This past weekend, as the Super Bowl kicked off, many of us were in our own huddles — in living rooms filled with wings, pizza, people shouting at the TV, and others shushing during commercials. But for many of us, it felt different this year.
Not because of what was happening on the field — but because of everything happening off it. Because when the world feels like it’s on fire, everything feels different.
We’ve all seen the videos: children used as bait, terrified and crying as cosplaying tough guys force them into black SUVs; American citizens gunned down by agents of their own government, violent clashes in our streets, and footage that feels like it’s from a dystopian movie, not the streets of Minneapolis or Portland, Maine. We watch the reels on our phones every night. We can put our phones down, but we can’t escape the images seared in our brains.
One does not have to be a parent of a child to be heartbroken by what they see — anyone with empathy and compassion for fellow human beings has felt some measure of pain and sadness and sorrow and grief and rage.
The anxiety you feel while you’re making your kids’ lunches or taking out the trash or staring at your growing list of unanswered emails? We feel it, too. If you have found yourself crying while folding the laundry or waiting for your kids at pickup? We have, too.
Maybe you’re part of one of the communities feeling targeted right now — immigrants, people of color, LGBTQ+ individuals — or anyone whose identity suddenly feels politicized or unsafe. Maybe you walk around in disbelief that the country and institutions you have long admired and trusted have become embarrassing and dishonest. Maybe you’ve had conversations with friends about what you’re going to do when you see injustice on your street (some here already have) or knocking on your front door.
We’re here to say you’re not alone. We see you.
Sometimes, the rage comes out of nowhere. And you force yourself back to your life — watching football, grocery shopping, driving. Sometimes you’re overwhelmed with heartache, but you smile through it so your 5-year-old doesn’t know how you’re feeling. It feels wrong, but at that moment you don’t have a choice. You have to live your life. And we think that’s OK. It doesn’t mean you don’t care.
We care deeply about our families and friends, our neighbors, our co-workers and those we see in need of help. Of course, there will always be those who are hateful, indifferent or intolerant. Marblehead is not immune. But that is not how we see our town. The Marblehead we know is a place that welcomes strangers, celebrates diversity, protects the vulnerable and fights with passion for what is just.

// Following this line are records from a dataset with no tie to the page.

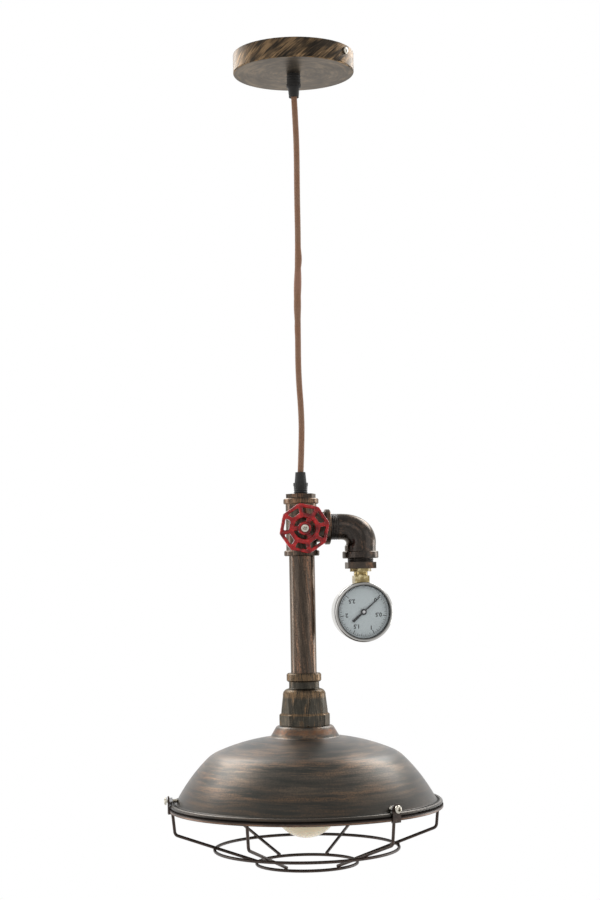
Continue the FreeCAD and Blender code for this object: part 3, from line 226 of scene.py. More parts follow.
class Graph:
    """A node tree, with short calls for its nodes."""

    def __init__(self, tree):
        self.nodes, self.links = tree.nodes, tree.links

    def feed(self, socket, value):
        """Links a socket or sets it; None leaves it as it is."""
        if isinstance(value, bpy.types.NodeSocket):
            self.links.new(value, socket)
        elif value is not None:
            needs_alpha = isinstance(value, tuple) and len(value) == 3 and len(socket.default_value) == 4
            socket.default_value = (*value, 1.0) if needs_alpha else value

    def node(self, kind, *inputs, out=0, **settings):
        """Output of a new node with these inputs and settings."""
        made = self.nodes.new("ShaderNode" + kind)
        for key, value in settings.items():
            setattr(made, key, value)
        for socket, value in zip(made.inputs, inputs):
            self.feed(socket, value)
        return made.outputs[out]

    def math(self, operation, *values):
        return self.node("Math", *values, operation=operation)

    def times(self, a, b):
        return self.math("MULTIPLY", a, b)

    def weighed(self, a, a_share, b, b_share):
        return self.math("ADD", self.times(a, a_share), self.times(b, b_share))

    def vector(self, operation, *values):
        out = "Value" if operation in ("DOT_PRODUCT", "LENGTH", "DISTANCE") else "Vector"
        return self.node("VectorMath", *values, out=out, operation=operation)

    def scaled(self, vector, factor):
        return self.vector("SCALE", vector, None, None, factor)

    def place(self):
        return self.node("TexCoord", out="Object")

    def noise(self, vector, scale=1.0, detail=3.0, roughness=0.6):
        return self.node("TexNoise", vector, None, scale, detail, roughness)

    def ramp(self, factor, *stops):
        """Colour ramp through (place, colour or number) stops."""
        made = self.nodes.new("ShaderNodeValToRGB")
        self.links.new(factor, made.inputs[0])
        elements = made.color_ramp.elements
        while len(elements) < len(stops):
            elements.new(0.5)
        for element, (place, colour) in zip(elements, stops):
            element.position = place
            colour = (colour,) * 3 if isinstance(colour, (int, float)) else colour
            element.color = (*colour, 1.0)
        return made.outputs[0]

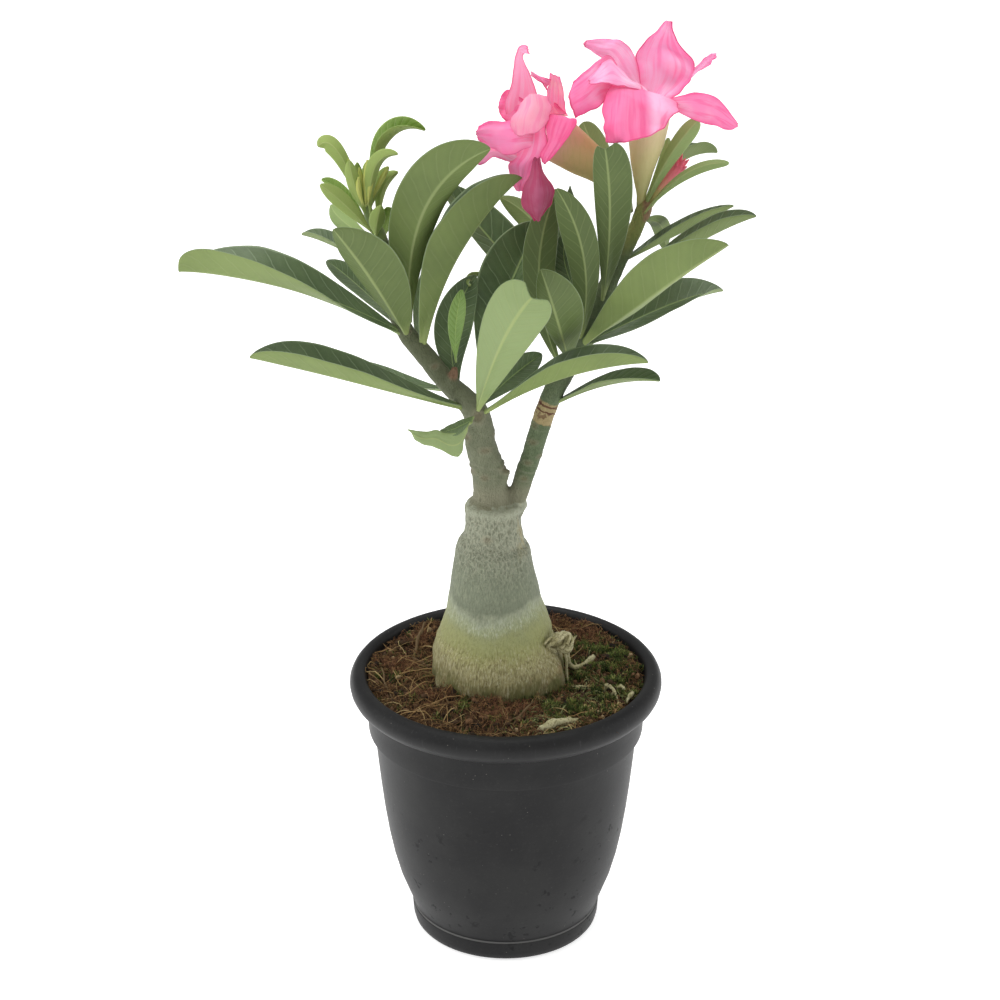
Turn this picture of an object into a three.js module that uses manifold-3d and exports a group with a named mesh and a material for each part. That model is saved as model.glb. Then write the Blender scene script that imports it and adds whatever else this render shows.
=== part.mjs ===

Sometimes, the anxiety and trauma feel like too much. Nevertheless, we persist in meeting our obligations, in fulfilling our roles and in showing up for the moments — and the people — that matter. We think that’s not only OK; it’s vital.
Give yourself permission to look away for a while, laugh at what’s funny, spend a night with the people you love and let the outside world grow a little quieter for a while. Author and educator Helen Keller reminds us, “Joy is the holy fire that keeps our purpose warm and our intelligence aglow.” In moments like this, that fire matters more than ever.
Moments like the Super Bowl, whether you care about football or not, create rare collective pauses. Our kids still need homework help and dinner, our friends need a laugh and our families need us to be present. That doesn’t mean we forget everything else — but it reminds us our greatest impact is closest to home.
We’ve seen this care expressed publicly, too. In recent weeks, Marbleheaders have shown up in force at gatherings like the No Kings and ICE Out rallies — standing in solidarity, lending their voices and making clear where they stand. The emotions driving those rallies are not confined to one generation. They ripple outward — from older residents to younger ones, from conversations at kitchen tables to questions from children who are paying closer attention than we might sometimes realize.
There are also other ways to respond. Supporting local organizations that serve vulnerable communities — here on the North Shore and beyond — offers a way to turn grief into care, and anger into something constructive.
In quiet conversations, in checking on each other, in the way we might speak a little more gently, we know we’re not alone in how we’re feeling and what we’re thinking. In Marblehead, that shared sense of caring has always meant something. At our best, we are a town that looks out for one another. That is the community the Current believes in, and the one we continue to build together.
Moments like this remind us of what matters most: being present in our daily lives. Hold those you love close to you. Remember that many of us are carrying this weight together. And when the moment calls for courage — show up.